For those of you not familiar with the story; back in the early 2000’s EA and Take-Two Interactive were competing in the sports based games arena. Although Take-Two’s first offering (EPSN NFL Football) did not do well their second offering of NFL 2K5 at $20 was a very big hit. It prompted EA to lower their pricing on Madden 2005 from $50 to $30. Right after this EA signed exclusive deals with the NFL, NCAA and AFL. This locked Take-Two and pretty much everyone else out of the market and allowed EA to push their price back up to $50 for their games.

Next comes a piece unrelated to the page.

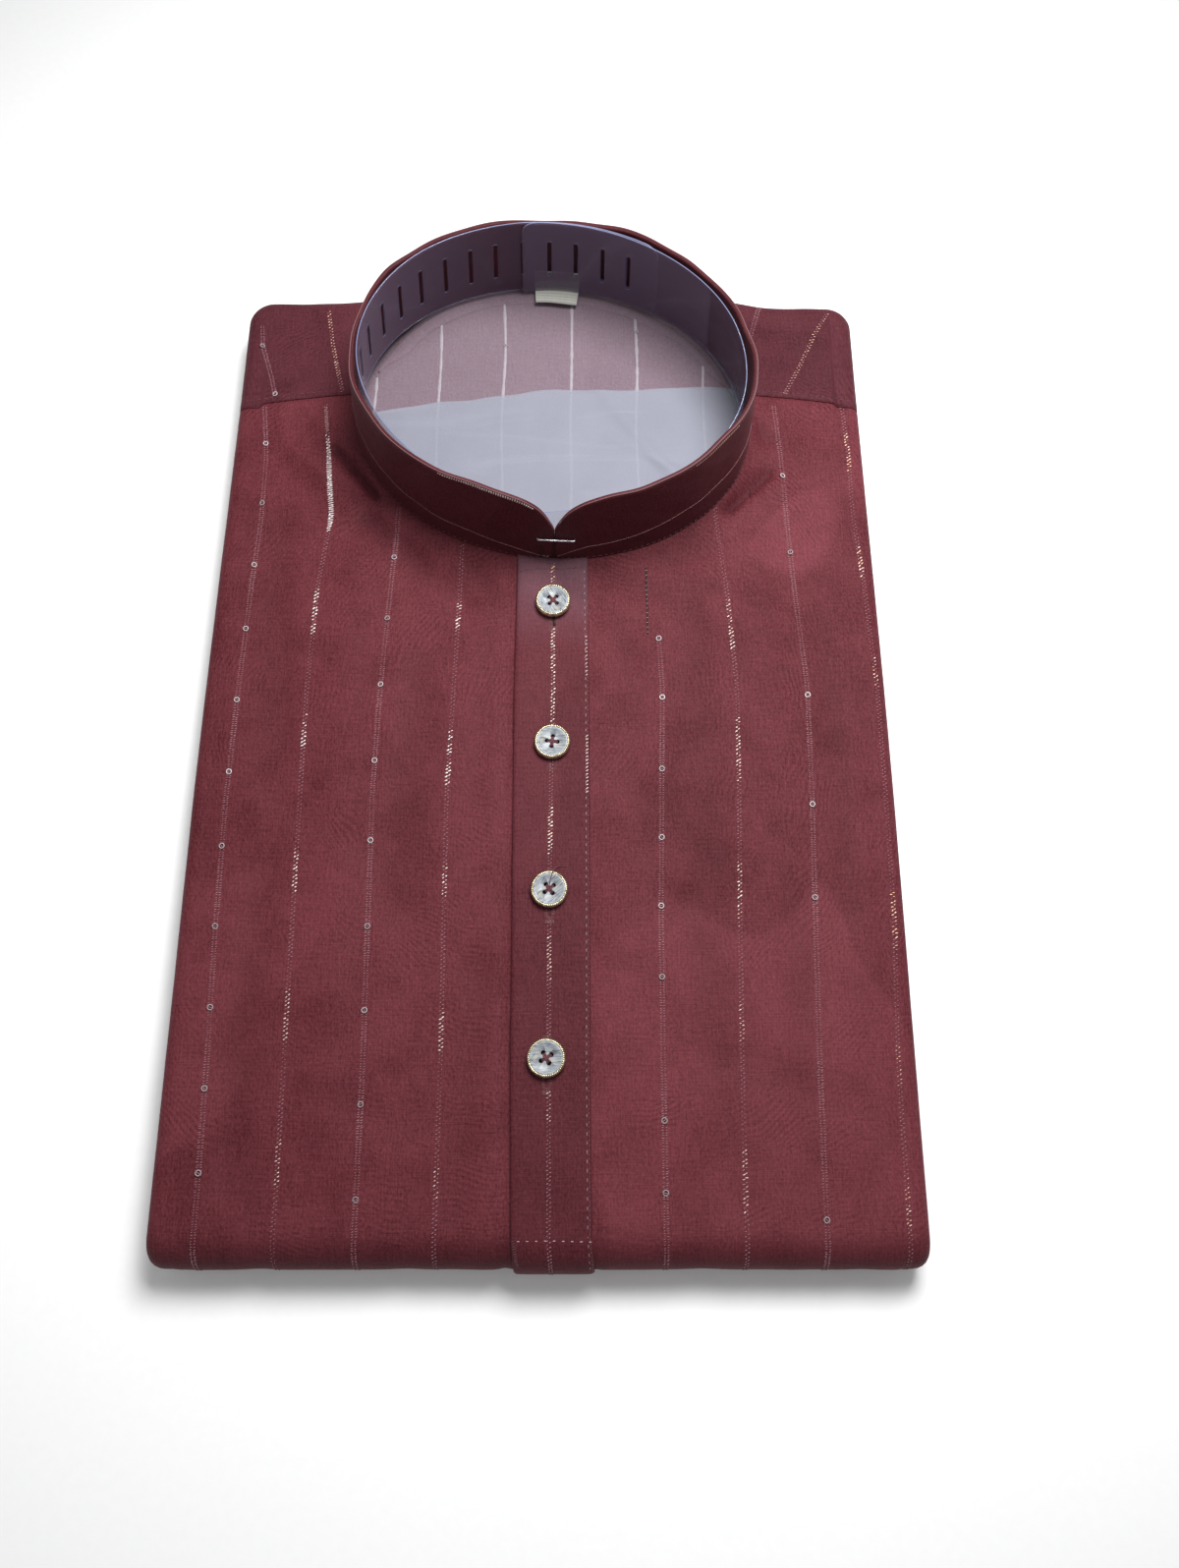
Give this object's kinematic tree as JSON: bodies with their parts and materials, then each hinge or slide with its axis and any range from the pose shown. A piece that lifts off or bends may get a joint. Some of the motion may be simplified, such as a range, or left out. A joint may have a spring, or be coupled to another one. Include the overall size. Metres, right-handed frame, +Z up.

So again, why is there no mention of the NFL deal in the settlement? EA knows that is the money maker and wants to hang on to it for as long as they can at a premium price. They are not giving up much with the NCAA and AFL and $27 Million is also a very small slap on the wrist for a company the size of EA. This means that the settlement is nothing more than a feel good move on their part. In order to truly make an impact EA should have to give up all of their exclusive deals (which really should be illegal anyway).  It is these deals that harm the consumer and giving up only two of the three do nothing to curtail this type of behavior.

There is a small chance that the deal will get rejected after an administrative review. This is what we are hoping for and that it is returned as being insufficient to deal with the issue of price fixing and monopolistic behavior on the part of EA.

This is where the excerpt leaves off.